— begin Data shown —

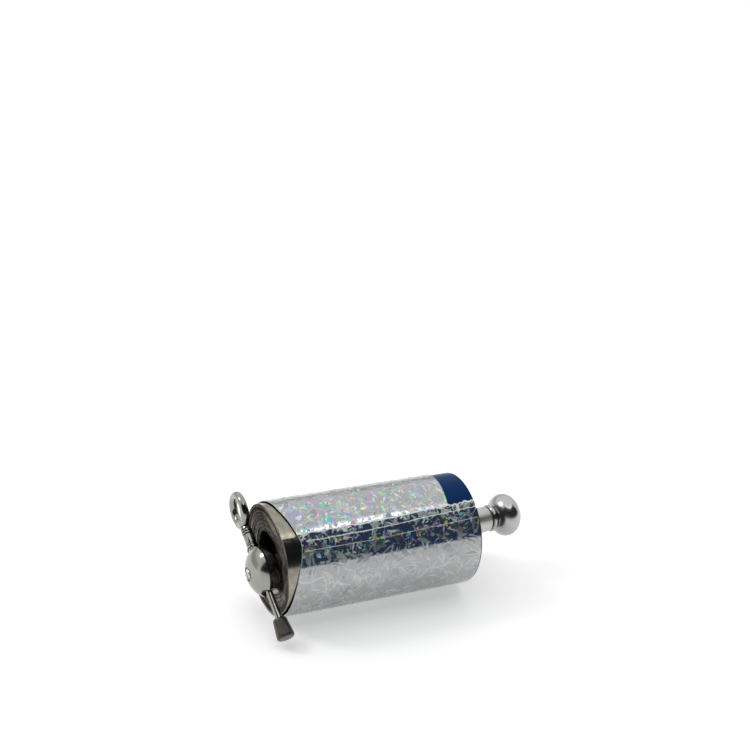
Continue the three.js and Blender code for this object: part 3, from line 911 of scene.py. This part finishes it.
def knob_end():
    neck = fillet(NECK_PROFILE, radius=0.25)
    make_piece("neck", lathe(neck, CORE), "tip", ["satin"], ["knob_neck"])
    collar = fillet(COLLAR_PROFILE, radius=0.16)
    make_piece("collar", lathe(collar, CORE), "tip", ["knob"], ["knob_collar"])
    seat = math.pi - math.asin(KNOB_SEAT_R / KNOB_R)
    ball = arc(KNOB_X, KNOB_HALF, KNOB_R, seat, 0, steps=40)
    outline = [(ball[0][0], 0), (ball[0][0], KNOB_FOOT_R), *ball]
    make_piece("ball", lathe(outline, CORE), "tip", ["knob"], ["knob_ball"])


def inner_fittings():
    plug = fillet([*PLUG_PROFILE, PLUG_PROFILE[0]], radius=0.3)[:-1]
    make_piece("plug", lathe(plug, CORE, closed=True), "tip", ["cast"], ["tip_plug"])
    washer = lathe(WASHER_PROFILE, CORE, closed=True)
    make_piece("washer", washer, "tip", ["satin"], ["core_washer"])
    hexagon = cylinder(CORE, 63.2, 68.2, NUT_FLATS / math.sqrt(3), segments=6)
    nut = combine(hexagon, [cylinder(CORE, 62, 70, BORE_R)])
    make_piece("nut", nut, "tip", ["satin"], ["core_nut"])
    rod = lathe(fillet(CORE_ROD_PROFILE, radius=0.2), CORE, segments=48)
    hole = cylinder(PIN, -4, 4, SHANK_HOLE_R, segments=48)
    slot = box(-6.5, (4, 8, 2 * ROD_HOLE_R))
    make_piece("rod", combine(rod, [hole, slot]), "tip", ["satin"], ["core_rod"])


# ---- Lock ------------------------------------------------------------------------------

def lock():
    centre = DOME_APEX_X + DOME_SPHERE_R
    edge = math.pi - math.asin(DOME_EDGE_R / DOME_SPHERE_R)
    crown = arc(centre, DOME_SPHERE_R, DOME_SPHERE_R, math.pi, edge, steps=28)
    skirt_x = crown[-1][0]
    skirt = [crown[-1], (skirt_x + 0.55, DOME_SKIRT_R), (-0.6, DOME_SKIRT_R), (-0.6, 0)]
    skirt = fillet(skirt, radius=0.3)
    dome = lathe([*crown, *skirt[1:]], CORE, segments=128)
    dome = combine(dome, [
        cylinder(CORE, -9.3, 1, DOME_CAVITY_R),
        cylinder(CORE, -12, -8, SCREW_HOLE_R),
        cylinder(CORE, -12, -10.1, SCREW_SEAT_R),
        cylinder(PIN, -20, 0, SHANK_HOLE_R),
        cylinder(PIN, 0, 20, ROD_HOLE_R),
        lathe(fillet(DOME_FLARE_PROFILE, radius=0.3), PIN, segments=64),
    ])
    make_piece("dome", dome, "lock", ["polished"], ["dome_cap"], sharp=24)
    hub = combine(lathe(fillet(HUB_PROFILE, radius=0.4), CORE), [
        cylinder(CORE, -7.9, 8, HUB_BORE_R),
        cylinder(CORE, -10, -6, SCREW_HOLE_R),
        cylinder(PIN, -10, 0, SHANK_HOLE_R),
        cylinder(PIN, 0, 10, ROD_HOLE_R),
    ])
    make_piece("hub", hub, "lock", ["satin"], ["lock_hub"])
    screw = lathe(fillet(SCREW_PROFILE, radius=0.2), CORE, segments=48)
    screw = combine(screw, [box(-11.0, (1, 7, 0.8))])
    make_piece("screw", screw, "lock", ["satin"], ["dome_screw"])


def pull_pin():
    pin = lathe(fillet(PIN_PROFILE, radius=0.12), PIN, segments=48)
    make_piece("pin", pin, "pull_pin", ["polished"], ["locking_pin"])
    outline = [(-20.2, 0), (-20.2, 2.05)]
    for x, half, depth in FERRULE_GROOVES:
        floor_half = half * 0.7
        outline += [(x - half, FERRULE_R), (x - floor_half, FERRULE_R - depth)]
        outline += [(x + floor_half, FERRULE_R - depth), (x + half, FERRULE_R)]
    outline += [(-10.9, 2.2), (-10.9, FERRULE_BORE_R), (-14.2, FERRULE_BORE_R), (-14.2, 0)]
    ferrule = lathe(fillet(outline, radius=0.04), PIN, segments=48)
    # Faces at the bottom of the grooves get the near-black edge colour: painted shade.
    back = PIN.inverted()
    for face in ferrule.faces:
        spot = back @ (face.calc_center_median() / MM)
        if math.hypot(spot.y, spot.z) < GROOVE_SHADE_R:
            face.material_index = 1
    make_piece("ferrule", ferrule, "pull_pin", ["polished", "painted_shade_edge"], ["ring_ferrule"])
    ring_piece()
    tip = lathe(fillet(RUBBER_PROFILE, radius=0.5, steps=5), PIN, segments=72)
    make_piece("rubber_end", tip, "pull_pin", ["rubber"], ["rubber_tip"])


def ring_piece():
    """Cast eye: an oval-section ring that flows into its neck."""
    bm = bmesh.new()
    centre = Vector((RING_CENTRE, 0, 0))
    side = Vector((0, math.cos(RING_TURN), math.sin(RING_TURN)))
    along = Vector((1, 0, 0))
    normal = along.cross(side)
    steps, sections = 96, 24
    rings = []
    for i in range(steps):
        a = TAU * i / steps
        out = along * math.cos(a) + side * math.sin(a)
        thick = RING_WIRE_R * (1 + 0.12 * smooth(0.2, 1, math.cos(a)))
        ring = []
        for j in range(sections):
            b = TAU * j / sections
            spot = centre + out * (RING_R + thick * math.cos(b)) + normal * thick * math.sin(b)
            ring.append(bm.verts.new(PIN @ spot * MM))
        rings.append(ring)
    for i in range(steps):
        for j in range(sections):
            k, m = (i + 1) % steps, (j + 1) % sections
            bm.faces.new([rings[i][j], rings[k][j], rings[k][m], rings[i][m]])
    bmesh.ops.recalc_face_normals(bm, faces=bm.faces)
    neck = lathe(RING_NECK_PROFILE, PIN, segments=48)
    eye = combine(bm, [neck], "UNION")
    piece = make_piece("ring", eye, "pull_pin", ["polished"], ["pull_ring"])
    remesh = piece.modifiers.new("blend", "REMESH")
    remesh.mode = "VOXEL"
    remesh.voxel_size = RING_VOXEL * MM
    remesh.use_smooth_shade = True
    soften = piece.modifiers.new("soften", "SMOOTH")
    soften.iterations = 6
    soften.factor = 0.6


# ---- Build everything ------------------------------------------------------------------

for turn_number in range(1, TURNS + 1):
    strip_turn(turn_number)
holo_foil_sheet()
blue_film_sheet()
tape_edge("tape_edge_1", offset=0.0, width=0.75, slant=0.0, start_x=4.8, lift=0.10, jag=1.0)
tape_edge("tape_edge_2", offset=8.0, width=0.5, slant=-1.2, start_x=8.0, lift=0.08, jag=0.6)
tape_edge("tape_edge_3", offset=17.2, width=0.25, slant=0.6, start_x=6.5, lift=0.06, jag=0.2)
knob_end()
inner_fittings()
lock()
pull_pin()


# ---- Floor, light and camera -----------------------------------------------------------

FLOOR_SIZE = 40              # metres, so that its edge is out of sight in every view
FLOOR_Z = -0.0003            # metres: the lowest point of the wrapped roll
LENS = 75.85                 # mm, and the camera's place (mm from the roll's left end) and turn
CAMERA_PLACE = Vector((-229.66, -504.79, 341.92))
CAMERA_TURN = (deg(65.179), deg(-4.936), deg(-25.929))


def floor():
    bm = bmesh.new()
    bmesh.ops.create_grid(bm, x_segments=1, y_segments=1, size=FLOOR_SIZE)
    mesh = bpy.data.meshes.new("floor")
    bm.to_mesh(mesh)
    bm.free()
    made = bpy.data.objects.new("floor", mesh)
    bpy.context.scene.collection.objects.link(made)
    material, nodes, shader = new_material("floor_white")
    shader.inputs["Base Color"].default_value = rgb(0.86, 0.86, 0.86)
    shader.inputs["Emission Color"].default_value = rgb(1, 1, 1)
    shader.inputs["Emission Strength"].default_value = 0.38
    shader.inputs["Roughness"].default_value = 0.45
    shader.inputs["Specular IOR Level"].default_value = 0.3
    mesh.materials.append(material)
    made.location.z = FLOOR_Z


def studio():
    """Pale room with a dark wall in front, above a bright horizon, and a thin lamp strip over it.

    The camera itself sees plain white. Zones are chosen by the direction's y, negative in front,
    and z, up.
    """
    world = bpy.data.worlds.new("studio")
    bpy.context.scene.world = world
    world.use_nodes = True
    nodes = Nodes(world.node_tree)
    back = world.node_tree.nodes["Background"]
    way = nodes.add("ShaderNodeTexCoord").outputs["Generated"]
    _, y, z = nodes.add("ShaderNodeSeparateXYZ", {0: way}).outputs
    front = nodes.step(nodes.math("MULTIPLY", y, -1.0), 0.06, 0.16)
    below_top = nodes.math("SUBTRACT", 1.0, nodes.step(z, 0.865, 0.885))
    dark = nodes.math("MULTIPLY", nodes.math("MULTIPLY", front, nodes.step(z, 0.085, 0.115)), below_top)
    low = nodes.math("SUBTRACT", 1.0, nodes.step(z, 0.25, 0.4))
    rear_low = nodes.math("MULTIPLY", nodes.step(y, 0.0, 0.3), low)
    rear_low = nodes.math("MULTIPLY", rear_low, nodes.step(z, 0.0, 0.05))
    lamp_top = nodes.math("SUBTRACT", 1.0, nodes.step(z, 0.895, 0.912))
    lamp = nodes.math("MULTIPLY", nodes.step(z, 0.875, 0.885), lamp_top)
    sky = nodes.mix(rear_low, rgb(1.04, 1.04, 1.04), rgb(0.62, 0.62, 0.62))
    sky = nodes.mix(nodes.math("MULTIPLY", lamp, front), sky, rgb(4.2, 4.2, 4.1))
    room = nodes.mix(dark, sky, rgb(0.013, 0.018, 0.026))
    seen = nodes.add("ShaderNodeLightPath").outputs["Is Camera Ray"]
    nodes.put(back.inputs["Color"], nodes.mix(seen, room, rgb(1.04, 1.04, 1.04)))
    back.inputs["Strength"].default_value = 1.0


def area_light(name, place, aim, size, power):
    light = bpy.data.lights.new(name, "AREA")
    light.shape = "RECTANGLE"
    light.size, light.size_y = size
    light.energy = power
    made = bpy.data.objects.new(name, light)
    bpy.context.scene.collection.objects.link(made)
    made.location = place
    made.rotation_euler = (Vector(aim) - Vector(place)).to_track_quat("-Z", "Y").to_euler()


def camera():
    data = bpy.data.cameras.new("camera")
    data.lens = LENS
    data.sensor_width = 36
    data.clip_start = 0.01
    made = bpy.data.objects.new("camera", data)
    bpy.context.scene.collection.objects.link(made)
    axis = Vector((ROLL_LEFT, ROLL_AXIS.y, ROLL_AXIS.z))
    made.location = (axis + CAMERA_PLACE) * MM
    made.rotation_euler = CAMERA_TURN
    bpy.context.scene.camera = made


floor()
studio()
area_light("rear_left", (-0.7, 0.4, 0.8), (0, 0, 0), (0.2, 0.35), 2.5)
camera()
bpy.context.scene.view_settings.view_transform = "Standard"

— end Data shown —

§ **Direction**: Isolate the lines that hold the word "scene" and copy all of them.

§ **Full solution**:
Continue the three.js and Blender code for this object: part 3, from line 911 of scene.py. This part finishes it.
    bpy.context.scene.collection.objects.link(made)
    bpy.context.scene.world = world
    bpy.context.scene.collection.objects.link(made)
    bpy.context.scene.collection.objects.link(made)
    bpy.context.scene.camera = made
bpy.context.scene.view_settings.view_transform = "Standard"